Warner Bros. Television
7. The Subsect by Jess Mariano
…But he redeems himself in season six, when he shows up at Yale with a) some much-needed life advice for Rory, and b) his own actual book. Because during those couple of years when Rory was having an early-life crisis, sleeping with married men and stealing boats and jumping off scaffolding, Jess was getting his act together and writing a novel.
LOGAN
Warner Bros. Television
This came as kind of a surprise (though in retrospect it maybe shouldn't have). Logan is the least literate of Rory's boyfriends by a really, really wide margin – we were only able to come up with four memorable book references from Rory and Logan's entire relationship. Maybe this is the secret reason for the personality change Rory underwent when she started dating him. Still, here's the Logan Reading List for what it's worth…

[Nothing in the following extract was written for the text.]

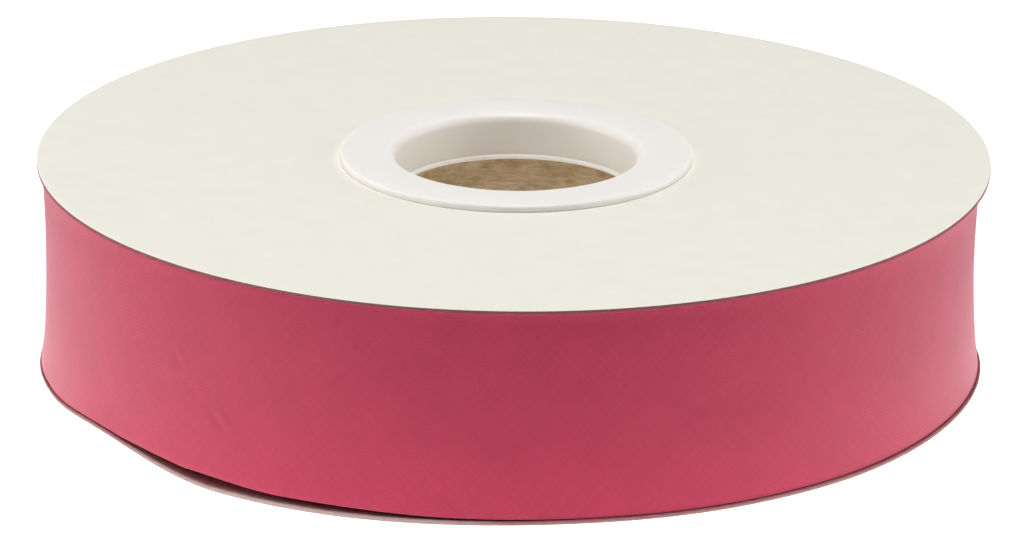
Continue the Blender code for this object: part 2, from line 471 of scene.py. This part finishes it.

1. A Heartbreaking Work Of Staggering Genius by Dave Eggers
Rory is reading this in her dorm room right before Logan knocks on her window in season five, and they sleep together for the first time. It's easy to imagine a post-coital conversation about the book – Logan would probably be into the flamboyant language, and considering his awful parents you know he's fantasized about being an orphan a few times.
2. My Lai 4: A Report on the Massacre and Its Aftermath by Seymour M. Hersh
Rory tells Logan in season five that she's been obsessed with Seymour M. Hersh ever since she read this chronicle of a Vietnam War incident in which hundreds of Vietnamese civilians were massacred by US Army soldiers. Rory was 12 when she read this, which seems totally normal and fine.
3. The Nancy Drew Series by Carolyn Keene
In the same episode where she reveals her Hersh obsession, Rory also tells Logan that she devoured the Nancy Drew series before moving onto the My Lai massacre.
4. The Year of Magical Thinking by Joan Didion
The season six episode in which Luke, Lorelai, Rory and Logan go on a double-date getaway to Martha's Vineyard is a low point for the entire series, mostly because of how out-of-character Luke is throughout the whole thing. But at least Rory's reading material is on point – she's reading Joan Didion's devastating memoir throughout the trip.